DATA BLOCK:

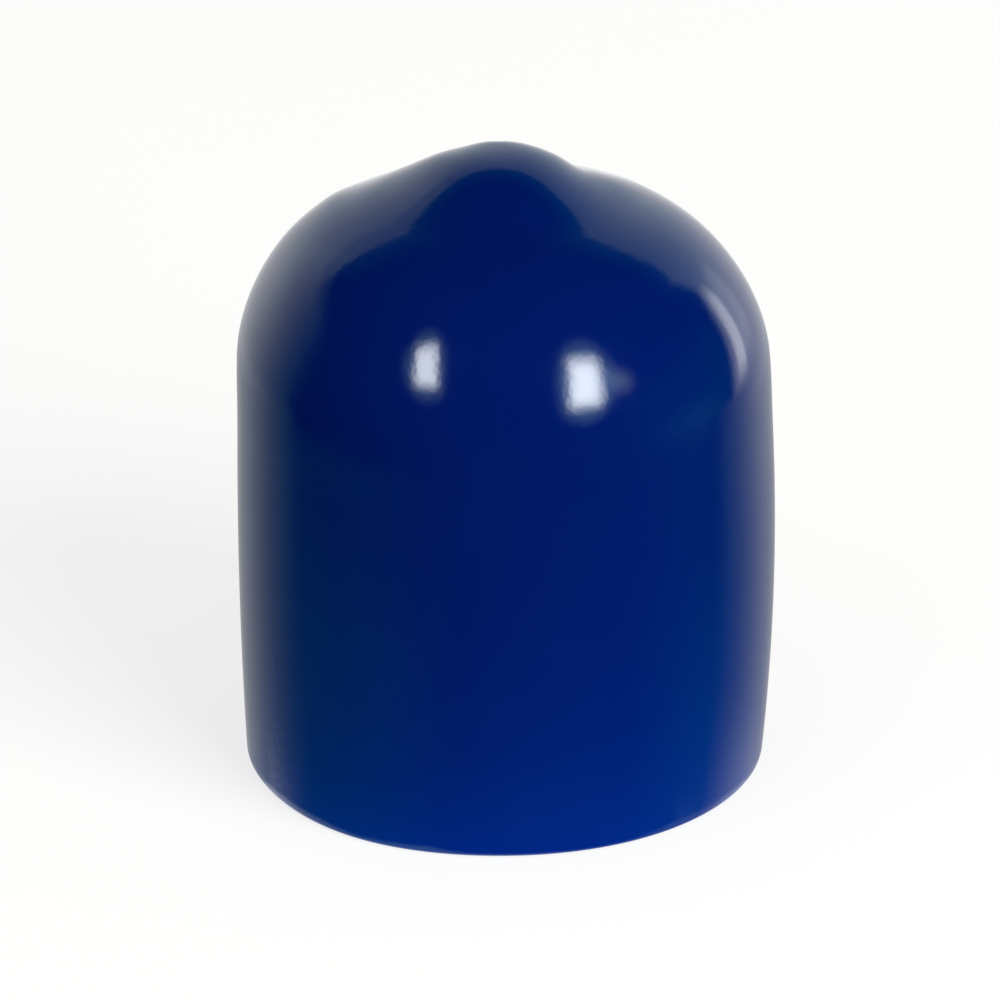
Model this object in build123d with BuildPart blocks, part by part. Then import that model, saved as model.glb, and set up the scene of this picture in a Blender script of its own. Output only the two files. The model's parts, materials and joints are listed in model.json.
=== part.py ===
from build123d import *

import os
from math import sqrt

# Vinyl cap, dip-moulded in one piece, for the end of a round tube or stud.
# It stands on its open rim: the rim lies on Z = 0, the closed end is up and Z is the axis.
# Sizes are in millimetres.

# Hollow: the form of the smooth mandrel that the cap was dipped on
bore_diameter = 12.7
inside_depth = 15.9
mandrel_edge_radius = 3.5
mandrel_crown_radius = 10.75

# Coat of vinyl: thin at the rim, fuller at the belly and over the closed end
rim_wall = 1.07
belly_bulge = 0.23
belly_height = 6.5
shoulder_wall = 1.2
crown_wall = 0.86
crown_radius = 30.0
lip_radius = 0.12

# Drip: the last of the liquid vinyl, gelled on the crown as the mandrel left the bath
drip_height = 1.14
drip_radius = 3.9
drip_blend_radius = 4.5
drip_lean = 1.9

# Sizes that follow from those above
bore_radius = bore_diameter / 2
rim_radius = bore_radius + rim_wall
belly_radius = rim_radius + belly_bulge
shoulder_radius = mandrel_edge_radius + shoulder_wall
crown_height = inside_depth + crown_wall
crown_centre_height = crown_height - crown_radius
mandrel_centre_height = inside_depth - mandrel_crown_radius

# The side is one long arc, upright at the belly and drawn in a little at the rim
side_radius = (belly_height**2 + belly_bulge**2) / (2 * belly_bulge)


def side_meets_crown():
    """Corner of the section where the side's arc crosses the crown's, before it is rounded."""
    side_centre = Vector(belly_radius - side_radius, belly_height)
    crown_centre = Vector(0, crown_centre_height)
    apart = crown_centre - side_centre
    along = (side_radius**2 - crown_radius**2 + apart.length**2) / (2 * apart.length)
    across = sqrt(side_radius**2 - along**2)
    corner = side_centre + apart.normalized() * along + apart.normalized().rotate(Axis.Z, 90) * across
    return corner.X, corner.Y


shoulder_corner = side_meets_crown()
edge_corner = (bore_radius, mandrel_centre_height + sqrt(mandrel_crown_radius**2 - bore_radius**2))

with BuildPart() as cap:
    # Outside of the coat: rim, barrelled side, rounded shoulder and shallow crown, turned about Z
    with BuildSketch(Plane.XZ) as coat_section:
        with BuildLine():
            Line((0, 0), (rim_radius, 0))
            ThreePointArc((rim_radius, 0), (belly_radius, belly_height), shoulder_corner)
            RadiusArc(shoulder_corner, (0, crown_height), -crown_radius)
            Line((0, crown_height), (0, 0))
        make_face()
        fillet(coat_section.vertices().sort_by_distance(shoulder_corner)[0], radius=shoulder_radius)
        fillet(coat_section.vertices().sort_by_distance((rim_radius, 0))[0], radius=lip_radius)
    revolve(axis=Axis.Z)

    # Drip: a low drop that leans back a little off the axis and flows into the crown all round
    crown_centre = Plane((0, 0, crown_centre_height)).rotated((-drip_lean, 0, 0))
    with Locations(crown_centre.offset(crown_radius + drip_height - drip_radius)):
        Sphere(drip_radius)
    fillet(cap.edges(Select.NEW), radius=drip_blend_radius)

    # Hollow left by the mandrel: straight bore, rounded edge and domed end
    with BuildSketch(Plane.XZ) as mandrel_section:
        with BuildLine():
            Line((0, 0), (bore_radius, 0))
            Line((bore_radius, 0), edge_corner)
            RadiusArc(edge_corner, (0, inside_depth), -mandrel_crown_radius)
            Line((0, inside_depth), (0, 0))
        make_face()
        fillet(mandrel_section.vertices().sort_by_distance(edge_corner)[0], radius=mandrel_edge_radius)
    revolve(axis=Axis.Z, mode=Mode.SUBTRACT)

cap.part.label = "cap"
os.makedirs("parts", exist_ok=True)
export_step(cap.part, "parts/cap.step")
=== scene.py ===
"""Looks of a vinyl cap: its dip-moulded form, its two skins of vinyl, and the studio that it stands in."""

import json
import logging
import math
from dataclasses import dataclass, field
from enum import Enum

import bmesh
import bpy
import numpy as np
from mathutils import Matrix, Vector

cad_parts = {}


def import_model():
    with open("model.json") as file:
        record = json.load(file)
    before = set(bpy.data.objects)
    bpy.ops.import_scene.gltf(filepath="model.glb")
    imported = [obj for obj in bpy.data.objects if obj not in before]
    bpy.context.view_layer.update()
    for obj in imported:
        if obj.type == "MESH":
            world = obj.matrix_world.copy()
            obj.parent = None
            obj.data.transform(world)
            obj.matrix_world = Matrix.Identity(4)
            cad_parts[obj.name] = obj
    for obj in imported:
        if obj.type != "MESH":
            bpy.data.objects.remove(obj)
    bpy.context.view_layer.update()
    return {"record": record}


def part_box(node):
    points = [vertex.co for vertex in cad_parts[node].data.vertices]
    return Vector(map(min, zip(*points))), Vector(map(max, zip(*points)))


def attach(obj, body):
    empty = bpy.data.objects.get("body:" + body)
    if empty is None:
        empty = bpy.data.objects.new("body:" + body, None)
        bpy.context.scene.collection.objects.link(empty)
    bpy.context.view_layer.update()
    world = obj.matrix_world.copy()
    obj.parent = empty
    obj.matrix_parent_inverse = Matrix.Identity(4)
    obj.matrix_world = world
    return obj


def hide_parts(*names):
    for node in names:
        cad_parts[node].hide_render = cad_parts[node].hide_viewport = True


LOG = logging.getLogger("vinyl_cap")
MM = 0.001


def linear(colour: str) -> tuple[float, float, float, float]:
    """Turn an sRGB hex colour into linear light.

    Args:
        colour: Six hex digits with a leading hash.

    Returns:
        Red, green, blue and an alpha of 1.
    """
    parts = [int(colour[i : i + 2], 16) / 255 for i in (1, 3, 5)]
    bent = [c / 12.92 if c <= 0.04045 else ((c + 0.055) / 1.055) ** 2.4 for c in parts]
    return bent[0], bent[1], bent[2], 1.0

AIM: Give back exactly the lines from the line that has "# Hollow left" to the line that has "obj.data.transform(world)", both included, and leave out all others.

FINISHED EXERCISE:
    # Hollow left by the mandrel: straight bore, rounded edge and domed end
    with BuildSketch(Plane.XZ) as mandrel_section:
        with BuildLine():
            Line((0, 0), (bore_radius, 0))
            Line((bore_radius, 0), edge_corner)
            RadiusArc(edge_corner, (0, inside_depth), -mandrel_crown_radius)
            Line((0, inside_depth), (0, 0))
        make_face()
        fillet(mandrel_section.vertices().sort_by_distance(edge_corner)[0], radius=mandrel_edge_radius)
    revolve(axis=Axis.Z, mode=Mode.SUBTRACT)

cap.part.label = "cap"
os.makedirs("parts", exist_ok=True)
export_step(cap.part, "parts/cap.step")
=== scene.py ===
"""Looks of a vinyl cap: its dip-moulded form, its two skins of vinyl, and the studio that it stands in."""

import json
import logging
import math
from dataclasses import dataclass, field
from enum import Enum

import bmesh
import bpy
import numpy as np
from mathutils import Matrix, Vector

cad_parts = {}


def import_model():
    with open("model.json") as file:
        record = json.load(file)
    before = set(bpy.data.objects)
    bpy.ops.import_scene.gltf(filepath="model.glb")
    imported = [obj for obj in bpy.data.objects if obj not in before]
    bpy.context.view_layer.update()
    for obj in imported:
        if obj.type == "MESH":
            world = obj.matrix_world.copy()
            obj.parent = None
            obj.data.transform(world)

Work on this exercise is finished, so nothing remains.